Of course, I knew southwestern Louisiana was low and flat when we moved here a couple of years ago. What I didn’t realize was that with the flat land, clayish soil and the significant annual rainfall numbers, I would in essence be running a crawfish farm (it’ll always be pronounced that way to me no matter how Daniel Webster’s book says to spell it or pronounce it).
After our first little rain, those dirt “chimneys” began to pop up in the backyard. Thankfully, they don’t seem to appear with any regularity or large numbers in the front yard. I’m sure Life Mate would find ways to eradicate them if that were the case. Crawfish chimneys don’t do anything for your landscaping, especially when the same rains that produce the chimneys are the impetus for those blossoms that Life Mate coos at and cultivates to tickle the spring and summer fancy of the traffic on our street.
While the backyard mud village doesn’t seem to be a threat to the ability of the gentleman who mows our yard, it probably doesn’t help his attitude any when he sees a plethora of the nefarious mudbug chimneys. Just as long as he doesn’t charge me a higher rate over it or my “live and let live” attitude toward the critters could change.
My view of crawfish has been generally accepting. As a mere boy I used a “fishing” apparatus consisting of a piece of string about 18-24 inches long with a small piece of raw bacon tied on one end to hunt crawfish. I’d feed the line into the chimney/crawdad hole and leave it for a few seconds, after which I usually got a “bite.”
However, it’s not like a “bite” from a fish in a pond. You don’t necessarily feel it unless the crawfish is sizable and decides to, uh, ahem, “take home the bacon,” in order to enjoy it as a meal. You patiently wait until you think maybe a crawfish has begun to chow down, then you gently draw the line out and, voila!, there’s a crawfish.
As a youngster, my mother assured me the fan-tailed, forward-thrust-clawed, prehistoric-appearing amphibian was “too nasty” to eat.
But, as a young man out in the world of service clubs trying events to raise money to finance public service activities, those groups found a crawfish boil was a popular fund-raiser. So, I learned to eat crawfish tails. Plus, the ones out of a backyard hole weren’t really the eating variety so I learned that the “boil” offerings were pond-raised and much “cleaner.”

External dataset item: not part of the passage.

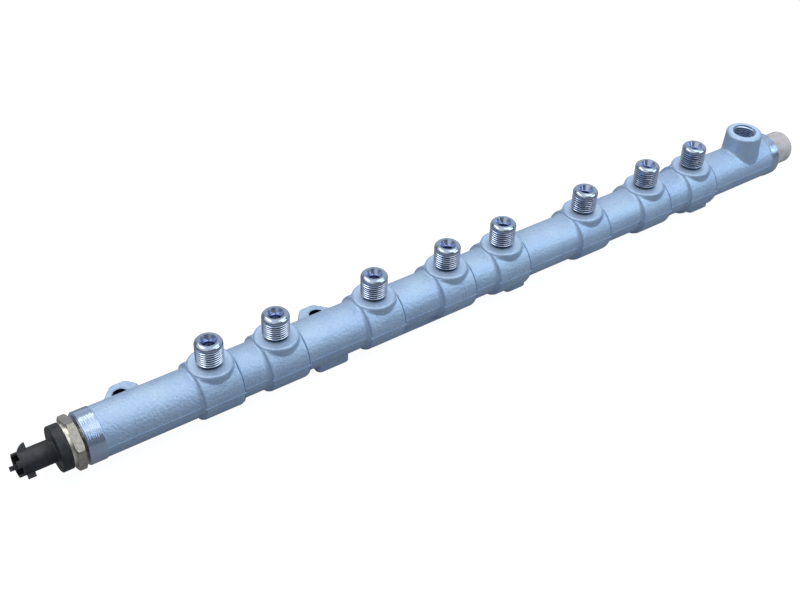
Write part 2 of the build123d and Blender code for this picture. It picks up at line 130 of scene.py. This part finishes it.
def finish(name):
    """Empty material; its first signal and its Principled shader, joined to the output."""
    material = bpy.data.materials.new(name)
    material.use_nodes = True
    tree = material.node_tree
    return material, Signal(tree), tree.nodes["Principled BSDF"]


def own_place(start):
    """The object's own coordinates."""
    return start.node("TexCoord", {}, {}, output="Object")


def noise(start, place, scale, detail=2.0, roughness=0.5):
    """Grey noise, 0.5 on average, scale in cycles per metre."""
    sockets = {"Vector": place, "Scale": scale, "Detail": detail, "Roughness": roughness}
    return start.node("TexNoise", {}, sockets)


def blend_colours(start, factor, first, second):
    """Colour between two colours, by the colour sockets of a Mix node."""
    return start.node("Mix", {"data_type": "RGBA"}, {0: factor, 6: first, 7: second}, output=2)


def relief(start, height, depth):
    """Normal from a height signal, depth in metres."""
    return start.node("Bump", {}, {"Height": height, "Distance": depth, "Strength": 1.0})


def plug(shader, name, value):
    """Puts a number or a signal on a socket of the shader."""
    if isinstance(value, Signal):
        value.tree.links.new(value.socket, shader.inputs[name])
    else:
        shader.inputs[name].default_value = value


SKIN_BLUE = (0.41, 0.57, 0.77)
SKIN_PALE = (0.57, 0.73, 0.84)
SKIN_VIOLET = (0.41, 0.50, 0.82)
GRAIN_WHITE = (0.86, 0.95, 1.0)
# Painted shade for the dents: a dark blue laid where the peen relief sinks.
PAINTED_DENT_SHADE = (0.14, 0.19, 0.32)
SKIN_METALLIC = 0.68
SKIN_ROUGHNESS = 0.45
PEEN_ROUGHNESS = 0.16
# Cells per metre
GRAIN = 1400.0
PEEN = 600.0
PATCH = 81.0
CLOUD = 30.0
# Shares of the colour
PATCH_SHARE = 0.9
GRAIN_SHARE = 0.9
DENT_SHADE_SHARE = 0.7
GRAIN_RELIEF = 0.5
DENT_DEPTH = 0.00030


def forged_finish():
    """Zinc on a shot-blasted skin: clouds and patches of three blues, pale grain and painted shade in the
    dents.
    """
    material, start, shader = finish("forged_zinc")
    place = own_place(start)
    grain = noise(start, place, GRAIN, detail=3.0, roughness=0.6)
    peen = noise(start, place, PEEN)
    cloud = noise(start, place, CLOUD, detail=4.0, roughness=0.6)
    patch = noise(start, place, PATCH, detail=3.0)
    colour = blend_colours(start, cloud, SKIN_BLUE, SKIN_VIOLET)
    colour = blend_colours(start, patch * PATCH_SHARE, colour, SKIN_PALE)
    colour = blend_colours(start, (grain - 0.5) * GRAIN_SHARE, colour, GRAIN_WHITE)
    # Painted shade: darker where the peen noise is low, which is where the relief makes dents.
    colour = blend_colours(start, (0.5 - peen) * DENT_SHADE_SHARE, colour, PAINTED_DENT_SHADE)
    plug(shader, "Base Color", colour)
    plug(shader, "Metallic", SKIN_METALLIC)
    plug(shader, "Roughness", SKIN_ROUGHNESS + PEEN_ROUGHNESS * peen)
    plug(shader, "Normal", relief(start, grain * GRAIN_RELIEF + peen, DENT_DEPTH))
    return material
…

A series of newspaper publishing moves produced no areas with crawfish yens, so I went a few years without until I saw it done on a grand scale.
In Jasper, Darrell Flurry is a well-known and respected businessman and a successful logger who has done exceptionally well. He believes in thanking the community that provides him that opportunity. For years, his “thank you party” was a major event, attended by hundreds.

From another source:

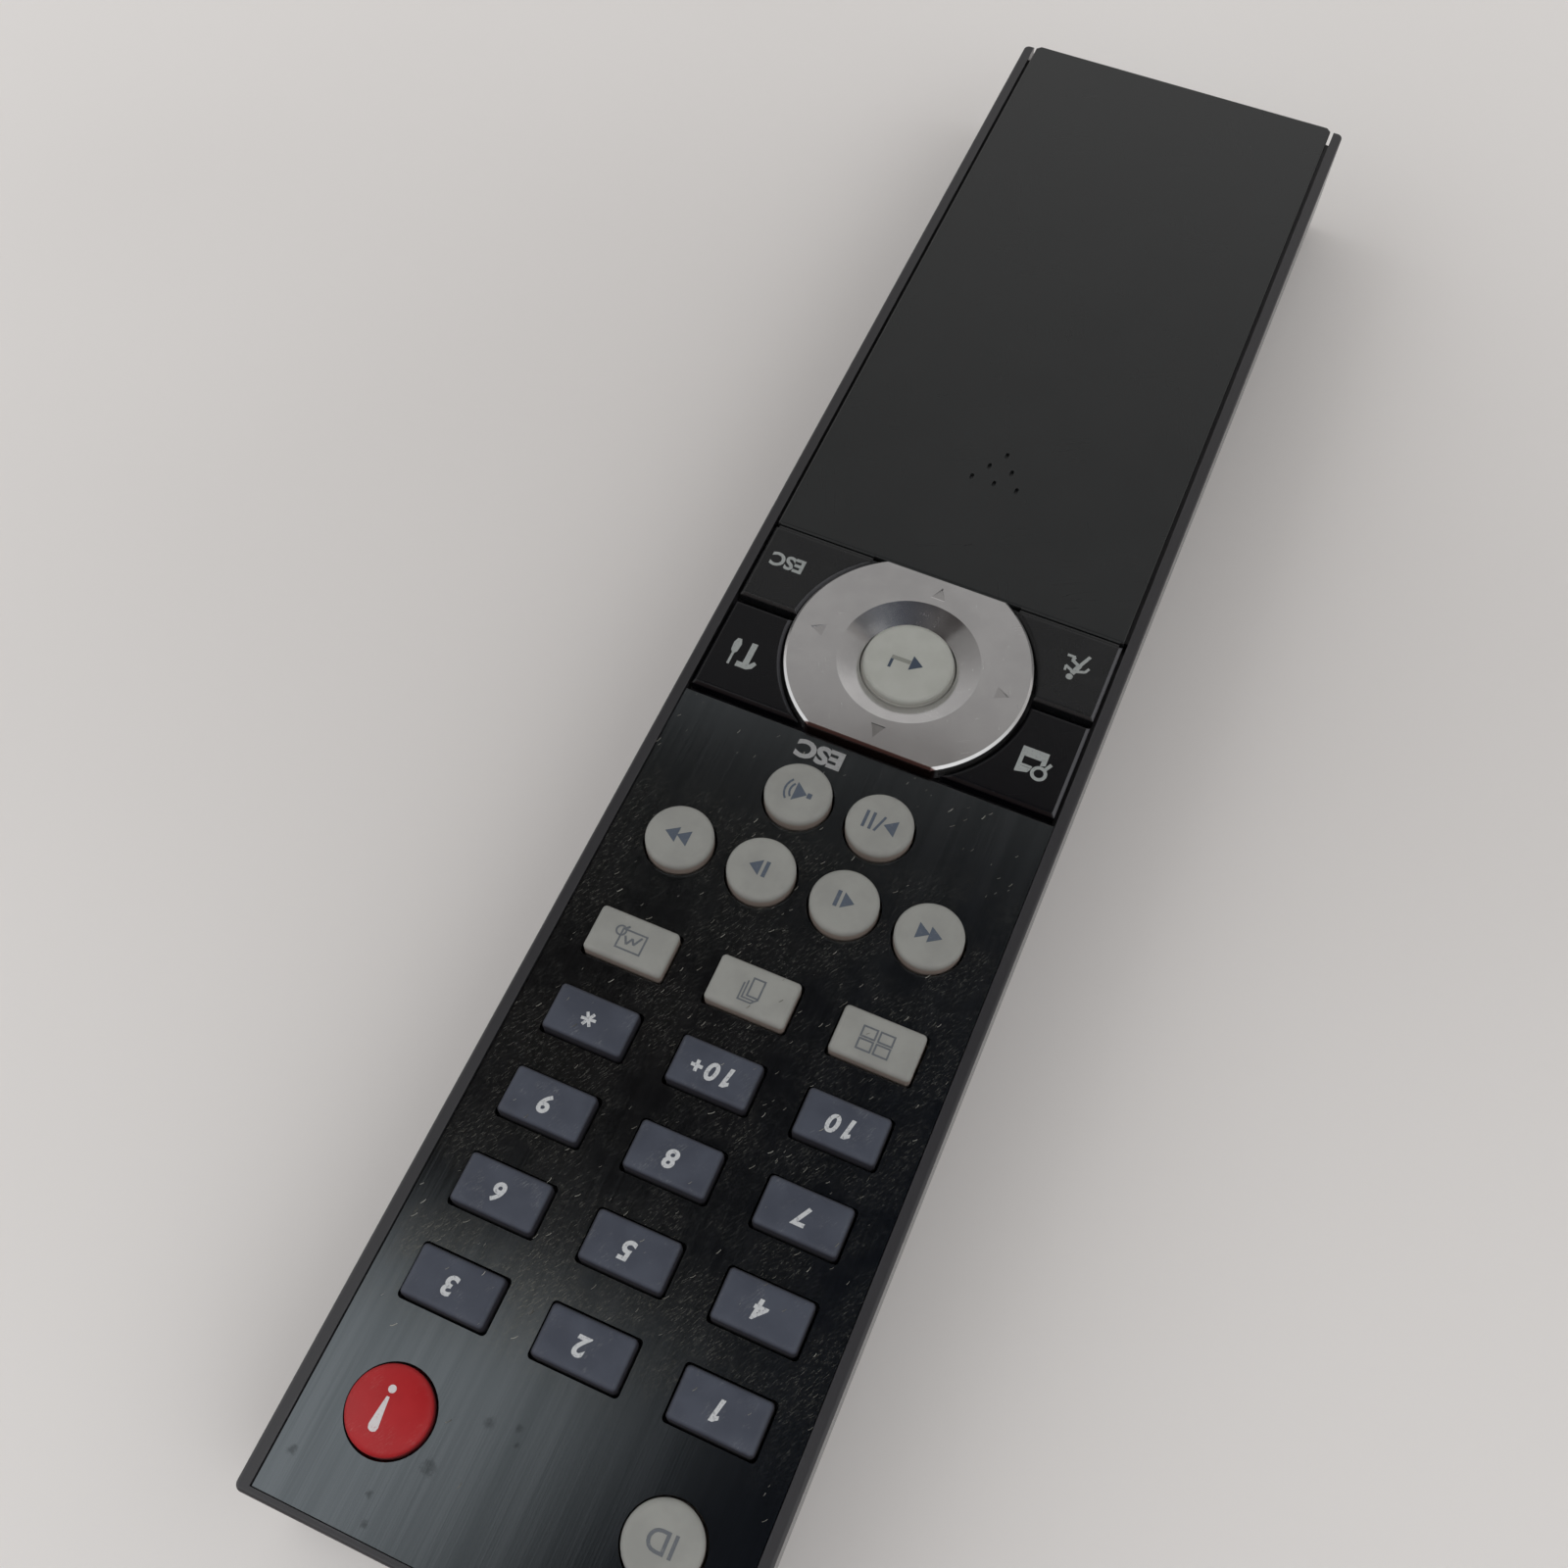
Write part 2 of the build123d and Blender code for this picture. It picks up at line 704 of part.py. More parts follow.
def control_chip():
    """The controller under the board."""
    y = front - chip_step
    return slab(-chip_length / 2, chip_length / 2, y - chip_width / 2, y + chip_width / 2,
                board_height - chip_thickness, board_height)


def resonator():
    """The clock part under the board."""
    y = front - resonator_step
    return slab(-resonator_width / 2, resonator_width / 2, y - resonator_length / 2,
                y + resonator_length / 2, board_height - resonator_thickness, board_height)


def storage_capacitor():
    """The capacitor that lies under the board."""
    y = front - capacitor_step
    z = board_height - capacitor_radius - contact_gap
    return lying_rod(0, z, capacitor_radius, y - capacitor_length / 2, y + capacitor_length / 2)


def cell_ends(side):
    """Nub tip, shoulder and flat end of a cell. The left one points to the window end."""
    wall = bay_front if side < 0 else bay_back
    step = side
    tip = wall + step * (contact_thickness + contact_gap)
    shoulder = tip + step * nub_length
    return tip, shoulder, shoulder + step * cell_length


def cell(side):
    """One AAA cell."""
    tip, shoulder, end = cell_ends(side)
    x = side * cell_pitch / 2
    body = lying_rod(x, cell_height, cell_radius, min(shoulder, end), max(shoulder, end))
    body = fillet(body.edges().filter_by(GeomType.CIRCLE), cell_edge)
    return body + lying_rod(x, cell_height, nub_radius, min(tip, shoulder), max(tip, shoulder))


def coil_spring(side):
    """The spring between a cell's flat end and its contact."""
    end = cell_ends(side)[2]
    run = spring_length - 2 * spring_wire - 2 * contact_gap
    middle = end + side * spring_length / 2
    path = Helix(run / spring_turns, run, spring_radius)
    profile = Plane(path @ 0, z_dir=path % 0) * Circle(spring_wire)
    spring = sweep(profile, path=path, is_frenet=True)
    return Pos(side * cell_pitch / 2, middle - run / 2, cell_height) * Rot(-90, 0, 0) * spring


def contact_springs():
    """One spring for each cell."""
    return Compound(children=[coil_spring(-1), coil_spring(1)])


def contact_face(side, y0, y1):
    """A contact's round face, behind one cell."""
    return lying_rod(side * cell_pitch / 2, cell_height, contact_radius, y0, y1)


def front_contacts():
    """Two contacts at the bay's front wall, each with a tab onto the board."""
    pair = []
    for side in (-1, 1):
        x = side * cell_pitch / 2
        plate = contact_face(side, bay_front - contact_thickness, bay_front)
        plate += slab(
            x - tab_width / 2, x + tab_width / 2, bay_front - contact_thickness, board_back + tab_reach,
            board_top, board_top + contact_thickness,
        )
        pair.append(plate)
    return Compound(children=pair)


def bridge_contact():
    """The contact at the bay's rear wall that joins both cells."""
    y1 = bay_back + contact_thickness
    faces = contact_face(-1, bay_back, y1) + contact_face(1, bay_back, y1)
    return faces + across(cell_pitch / 2, bay_back, y1, cell_height, cell_height + strap_height)


def case_screws():
    """Four screws that hold the casings together, with cross slots."""
    screws = []
    head_base = well_depth - screw_head_height
    slot_top = head_base + screw_slot_depth
    half = screw_slot_width / 2
    for x, y in bosses + tail_bosses:
        screw = rod(x, y, screw_head_radius, head_base, well_depth)
        screw += rod(x, y, screw_radius, well_depth, well_depth + screw_length)
        screw -= slab(x - screw_radius, x + screw_radius, y - half, y + half, head_base, slot_top)
        screw -= slab(x - half, x + half, y - screw_radius, y + screw_radius, head_base, slot_top)
        screws.append(screw)
    return Compound(children=screws)


def build():
    """Makes and writes every node."""
    save("upper_case", upper_casing())
    save("lower_case", lower_casing())
    save("face_plate", face_plate())
    save("battery_cover", battery_cover())
    save("dpad_ring", direction_ring())
    save("dpad_rocker", rocker_plate())
    save("enter_key", enter_key())
    for name, (side, ends) in corner_places.items():
        save(name, corner_key(side, ends))
    for name, (x, y) in digit_places.items():
        save(name, block_key(x, y, digit_key_width, digit_key_length, digit_key_rise, digit_key_edge))
    for name, (x, y) in menu_places.items():
        save(name, block_key(x, y, menu_key_width, menu_key_length, menu_key_rise, menu_key_edge))
    for name, (x, y) in round_places.items():
        save(name, round_key(x, y, round_key_radius, round_key_rise, round_key_edge))
    alarm_key = round_key(*alarm_place, alarm_key_radius, alarm_key_rise, round_key_edge, alarm_key_dome)
    save("alarm_key", alarm_key)
    save("keypad_mat", key_mat())
    save("circuit_board", circuit_board())
    save("ir_leds", emitters())
    save("ir_window", infrared_window())
    save("control_chip", control_chip())
    save("resonator", resonator())
    save("storage_capacitor", storage_capacitor())
    save("cell_left", cell(-1))
    save("cell_right", cell(1))
    save("contact_springs", contact_springs())
    save("front_contacts", front_contacts())
    save("bridge_contact", bridge_contact())
    save("case_screws", case_screws())


build()
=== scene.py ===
import math

import bmesh
import bpy
from mathutils import Matrix, Vector
from mathutils.bvhtree import BVHTree


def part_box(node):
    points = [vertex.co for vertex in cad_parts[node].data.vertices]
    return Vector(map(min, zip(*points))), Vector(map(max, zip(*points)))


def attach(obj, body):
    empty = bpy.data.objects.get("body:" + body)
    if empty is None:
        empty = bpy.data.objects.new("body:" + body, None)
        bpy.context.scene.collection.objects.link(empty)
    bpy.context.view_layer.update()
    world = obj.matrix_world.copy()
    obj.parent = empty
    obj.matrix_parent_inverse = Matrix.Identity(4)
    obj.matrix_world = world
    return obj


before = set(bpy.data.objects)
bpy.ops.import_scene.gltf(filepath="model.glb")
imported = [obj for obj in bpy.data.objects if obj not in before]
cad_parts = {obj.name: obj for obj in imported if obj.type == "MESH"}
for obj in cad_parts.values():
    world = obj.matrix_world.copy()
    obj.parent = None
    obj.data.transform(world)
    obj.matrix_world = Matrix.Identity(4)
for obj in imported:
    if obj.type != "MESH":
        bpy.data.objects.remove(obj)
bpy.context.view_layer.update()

# Sizes are in millimetres and become metres where a mesh, a node or a camera is made.
MM = 0.001

# Camera: its place, the ways that its right, top and back face, and its lens in pixels of the photograph
CAMERA_PLACE = (-28.4, 103.3, 183.1)
CAMERA_RIGHT = (-0.9165, -0.4001, 0.0016)
CAMERA_UP = (0.3529, -0.8065, 0.4743)
CAMERA_BACK = (-0.1885, 0.4353, 0.8803)
PHOTO_SIDE = 1600
FOCAL_PIXELS = 1680.1
SENSOR_WIDTH = 36.0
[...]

Darrell hired a firm that specialized in such events and they’d boil thousands of crawfish for his annual event.
It was also a freeloader’s heaven, which the genial logger tolerated as he showed his appreciation to those who really helped his business.
It was there that I learned to be an “expert” eater of crawfish. I learned the art of breaking the tail and head apart and quickly peeling the tail enough to suck the meat out, chew it and move on to the next one. Seeing how many trays of shells/hulls you can return after polishing off the crawfish is the “mark of a man” in that realm. However, I miss the mark on one count: sucking whatever out of the crawfish head. I’m a “tail” guy all the way.
I would never have won a “championship” in crawfish eating.
Willis Webb is a retired community newspaper editor-publisher of more than 50 years experience.